Un importante político malagueño escribía el viernes en su blog un acertado y sentimental comentario sobre nuestra tierra. Eso sí, avanzando en su discurso, con un tramo argumental recorrido sobre el que ya resultaba difícil volver y desdecirse (kilos de elogios) aclaraba que no era «un malaguita», más bien un malagueño orgulloso de su tierra. Y afirmaba haciendo una sagaz pregunta, un enigma, algo que va camino de ser todo un arcano: ¿Por qué no prosperamos y salimos de esta o tenemos menos paro si poseemos un clima extraordinario, unas infraestructuras magníficas, formación universitaria de calidad, el empuje tecnológico del PTA, una oferta cultural inigualable y una gran malla empresarial a la que debemos, sin duda, la fortaleza de nuestra economía...» Y ahí se quedaba.

La respuesta, el corolario, la conclusión, el fin de tal acertado silogismo no era fácil para él. No se le ocurrió. No a él. Y tal vez sea fácil para el resto: no salimos del pozo pese a toda esa potencialidad por que faltan liderazgos. Potentes, que guíen. Verdaderos líderes políticos, no gente que sueña con ser consejero o ministro o que ve una concejalía como el momio ideal para dormitar o que administra una ciudad como se administra una comunidad de vecinos donde la oposición es como el coñazo del Sexto B, que no paga nunca a tiempo las derramas para reparar la piscina.

Hay estudios sobre la influencia de las chinchetas en la melancolía dominical de los coreanos de 53 años a los que no les gusta el té con leche, pero no sabemos si los hay sobre la relación entre liderazgo político democrático fuerte y progreso. Eso sí, donde las instituciones tienen un gran arraigo con independencia del partido que las gestione, y de la coyuntura de la economía, la prosperidad suele ser mayor, ahí están Cataluña o Euskadi. Luego están los territorios prósperos por bondades naturales. O por ambas cosas.

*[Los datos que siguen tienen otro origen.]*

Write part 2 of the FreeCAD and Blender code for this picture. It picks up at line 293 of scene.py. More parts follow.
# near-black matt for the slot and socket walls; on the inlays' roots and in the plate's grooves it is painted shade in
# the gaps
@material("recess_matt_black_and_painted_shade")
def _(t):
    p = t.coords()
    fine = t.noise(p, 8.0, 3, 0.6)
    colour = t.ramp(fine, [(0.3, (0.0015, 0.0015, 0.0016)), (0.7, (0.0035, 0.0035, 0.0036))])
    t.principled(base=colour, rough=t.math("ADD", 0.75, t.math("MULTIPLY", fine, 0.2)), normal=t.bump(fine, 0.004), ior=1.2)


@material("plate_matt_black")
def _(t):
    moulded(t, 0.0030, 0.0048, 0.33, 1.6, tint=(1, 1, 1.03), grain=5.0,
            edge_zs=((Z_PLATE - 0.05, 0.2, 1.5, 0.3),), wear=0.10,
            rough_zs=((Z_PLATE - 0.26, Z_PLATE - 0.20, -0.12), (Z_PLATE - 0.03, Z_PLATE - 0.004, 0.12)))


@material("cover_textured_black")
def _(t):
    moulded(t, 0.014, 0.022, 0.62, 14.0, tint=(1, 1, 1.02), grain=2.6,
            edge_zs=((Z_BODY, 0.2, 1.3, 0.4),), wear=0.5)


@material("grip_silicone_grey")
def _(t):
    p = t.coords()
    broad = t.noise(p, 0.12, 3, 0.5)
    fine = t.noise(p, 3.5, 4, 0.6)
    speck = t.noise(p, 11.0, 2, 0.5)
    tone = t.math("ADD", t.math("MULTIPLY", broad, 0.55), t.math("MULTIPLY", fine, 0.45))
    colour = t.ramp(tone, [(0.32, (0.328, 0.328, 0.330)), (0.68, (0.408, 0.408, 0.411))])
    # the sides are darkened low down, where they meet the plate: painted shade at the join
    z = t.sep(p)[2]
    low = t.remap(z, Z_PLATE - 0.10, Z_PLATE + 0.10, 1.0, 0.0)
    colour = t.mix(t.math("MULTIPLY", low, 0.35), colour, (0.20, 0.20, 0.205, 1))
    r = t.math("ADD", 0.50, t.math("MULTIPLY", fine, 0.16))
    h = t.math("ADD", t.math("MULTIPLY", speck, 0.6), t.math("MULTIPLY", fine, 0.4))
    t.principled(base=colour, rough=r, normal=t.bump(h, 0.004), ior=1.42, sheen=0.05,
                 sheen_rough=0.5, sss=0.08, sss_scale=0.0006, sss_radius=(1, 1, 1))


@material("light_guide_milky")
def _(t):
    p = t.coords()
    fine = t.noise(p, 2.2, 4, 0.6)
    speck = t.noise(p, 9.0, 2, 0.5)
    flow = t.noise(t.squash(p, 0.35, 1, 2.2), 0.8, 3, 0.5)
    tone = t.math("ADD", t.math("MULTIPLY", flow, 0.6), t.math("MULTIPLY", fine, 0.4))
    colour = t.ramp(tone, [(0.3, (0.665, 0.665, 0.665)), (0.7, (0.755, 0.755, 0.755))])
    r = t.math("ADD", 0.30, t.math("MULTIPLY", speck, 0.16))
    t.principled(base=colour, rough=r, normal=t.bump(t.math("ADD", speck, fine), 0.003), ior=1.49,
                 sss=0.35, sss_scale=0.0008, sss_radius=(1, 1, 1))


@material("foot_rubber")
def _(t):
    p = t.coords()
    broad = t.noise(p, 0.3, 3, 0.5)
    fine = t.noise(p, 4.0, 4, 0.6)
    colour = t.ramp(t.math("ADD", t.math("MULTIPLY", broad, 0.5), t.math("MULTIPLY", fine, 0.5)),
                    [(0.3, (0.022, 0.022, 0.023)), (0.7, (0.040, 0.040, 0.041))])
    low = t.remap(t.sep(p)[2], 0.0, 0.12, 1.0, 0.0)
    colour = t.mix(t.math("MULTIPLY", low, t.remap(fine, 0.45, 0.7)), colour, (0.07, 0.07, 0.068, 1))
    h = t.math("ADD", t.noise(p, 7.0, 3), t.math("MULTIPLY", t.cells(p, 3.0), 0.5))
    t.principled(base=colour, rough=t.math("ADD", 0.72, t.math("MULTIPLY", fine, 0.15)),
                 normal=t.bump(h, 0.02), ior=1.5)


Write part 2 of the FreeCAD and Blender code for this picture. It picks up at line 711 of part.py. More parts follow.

Y luego están los que lo son por el carácter de su gente. Bueno, también los hay que tiene líderes como Esperanza Aguirre y son prósperos pero no sabemos si sin ella lo serían más pero nadie puede acusarla de no ser una líder. Tampoco es desdeñable, como desvelaba el otro día el diario El País, que entre el partido, las consejerías, las empresas públicas, etc., tenga a su servicio un centenar de expertos en comunicación. O periodistas, por lo menos. Gentes que trabajan todos a una, modulando y moldeando el mensaje y no sólo –por indicación del político- haciendo una lista de qué medios de comunicación acuden a tu rueda para regañarles si no y escribiendo plúmbeas intervenciones para inaugurar convenciones de la nada.

La falta de liderazgos apetecibles de seguir, que generen confianza y progreso es un problemón pero va a en proporción a la propia mercancía que esa sociedad ofrece. Los profesionales de la política son vistos como un problema por la mayor parte de los españoles. Por su mediocridad. Pero no es precisamente abonada a la excelencia, a las matrículas de honor, a los doctorados en física nuclear o a la ética ejemplar a lo que podemos aparejar a esa sociedad que somos y que criticamos a los que de entre nosotros salen para administrar.

Y al final todo va a la tormenta perfecta. A la falta de liderazgos se une el desprestigio de quienes encargan instituciones que al meno sí lo tenían. El prestigio. O sea, que tampoco puede confiarse mucho en entres ejemplares como por ejemplo la Justicia si su máximo representante es un señor que pasa fines de semana enMarbella a costa del erario público y da como explicaciones tonterías oscurantistas. Y en ese plan.